Ketika aku sampai di Ancol, aku
kebingungan karena tempat yang aku tuju dan yang dia maksud berbeda. Akhirnya aku
bertemu dengan Riani setelah setengah jam berputar-putar di tepi pantai untuk
mencarinya. Ketika bertemu dengannya, aku langsung diajak naik ke dalam mobil
Dinas milik pamannya yang Dinas di Angkatan Laut. Aku dan dua orang temannya
diajak untuk bertemu dengan ibu dari sahabatnya yang berasal dari satu daerah
denganku di daerah Mangga Dua. Disana kami sempat makan es krim sambil menunggu
ibu sang sahabat datang. Ternyata, tempat kami menunggu dan tempat berbelanja yang
dimaksud ibunya Indah sahabat Riani. Akhrinya kami memutuskan untuk mencari
Ibunya Indah di tempat perbelanjaan lainnya. Karena waktu itu sudah masuk waktu
makan siang, aku dan Jalu teman laki-laki Riani diminta untuk pergi membeli
makanan, sementara Riani dan Indah menemui Ibunya Indah dan berbelanja juga.
Memang kami membeli makanan di Mangga Dua, tetapi makanan itu baru kami makan
ketika kami berada di Monas. Karena mereka ingin menikmati suasana sekitar
Monas, kebetulan tempat Riani menginap tidak jauh dari Monas. Setelah kami
selesai makan, kemudian kami semua menuju hotel untuk beristirahat. Memang ada
dua kamar yang dipesan oleh pamannya Riani, sehingga kami beristirahat di kamar
yang sudah disediakan. Aku menghabiskan waktu bersama mereka untuk
ngobrol-ngobrol sampai sekitar jam Sembilan malam. Akupun memutuskan untuk
pulang karena esok harinya aku harus kembali kuliah. Riani menawarkan kepadaku
agar aku menginap saja di hotel. Tetapi aku bersikeras untuk pulang, karena
selain tidak membawa baju ganti, aku juga tidak ijin kepada sepupuku kalau aku
mau menginap di tempat lain. Itu adalah pertemuan terakhirku dengan Riani,
sampai saat ini aku tidak pernah bertemu dengannya. Aku hanya bisa sms
kepadanya saja.
Pada akhir Desember 2012, ketika dia
kebingungan untuk mencari inspirasi mengenai skripsinya, aku tawarkan untuk
membantunya memulai menulis. Aku berusaha untuk membuka pikirannya mengenai
bagaimana dan apa saja yang harus dia tuliskan. Waktu itu dia sudah mulai
mendapatkan inspirasi untuk menulis, akupun menawarkan kepadanya untuk datang
ke Jakarta agar dapat melakukan pembandingan dan sekaligus studi awal untuk
skripsinya. Awalnya dia menyatakan akan berangkat ke Jakarta setelah
mendapatkan ijin dari Sang Ayah. Akan tetapi, ayah Riani ketika itu askit dan
tidak bisa ditinggal pergi jauh, itulah alasan yang dia berikan sehingga
membatalkan rencananya ke Jakarta. Kesempatan untuk bertemu dengan Riani sirna
sudah, karena aku tak pernah tahu kapan aku akan dapat bertemu dengannya lagi.

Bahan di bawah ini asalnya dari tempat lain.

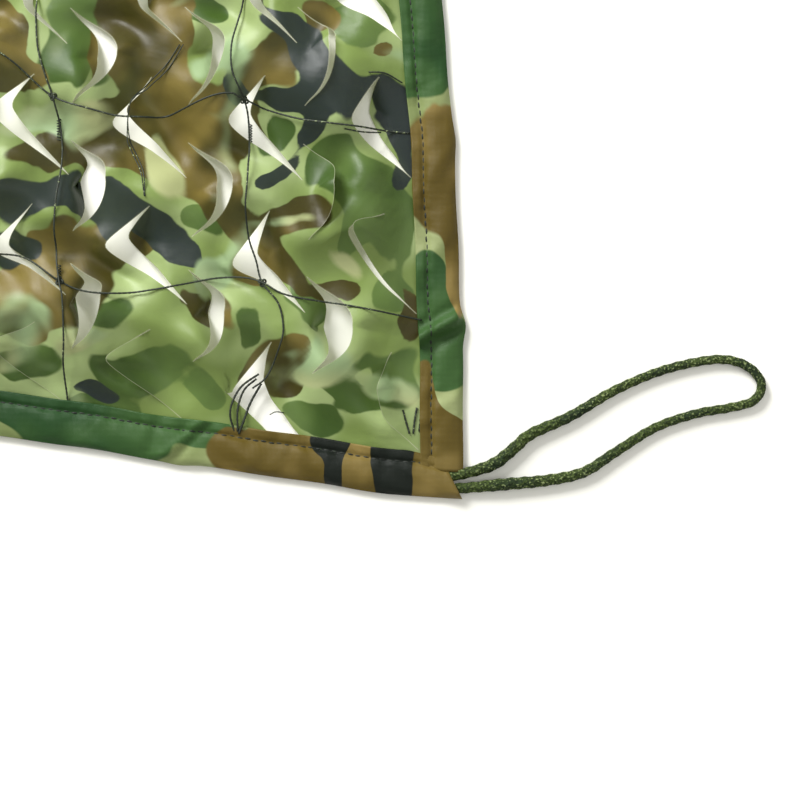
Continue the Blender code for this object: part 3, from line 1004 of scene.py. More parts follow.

Kata-kata yang pernah Riani kirimkan
kepadaku dan yang tak akan pernah dapat aku lupakan adalah, simpan saja rasa
cintamu kepadaku dan semua perasaanmu itu. Karena aku tak akan menjalin
hubungan lagi, yang aku inginkan adalah menikah, biarkan cinta itu yang
membawamu kepadaku dan jika memang engkau adalah pendamping hidupku, nanti kita
pasti akan bersatu tanpa harus menjalani masa pacaran terlebih dahulu. Lebih
baik kita menjalani pacaran setelah kau halal bagiku. Biarkan Sang Pencipta menentukan
yang terbaik untuk kita, bukan yang terbaik menurut kita.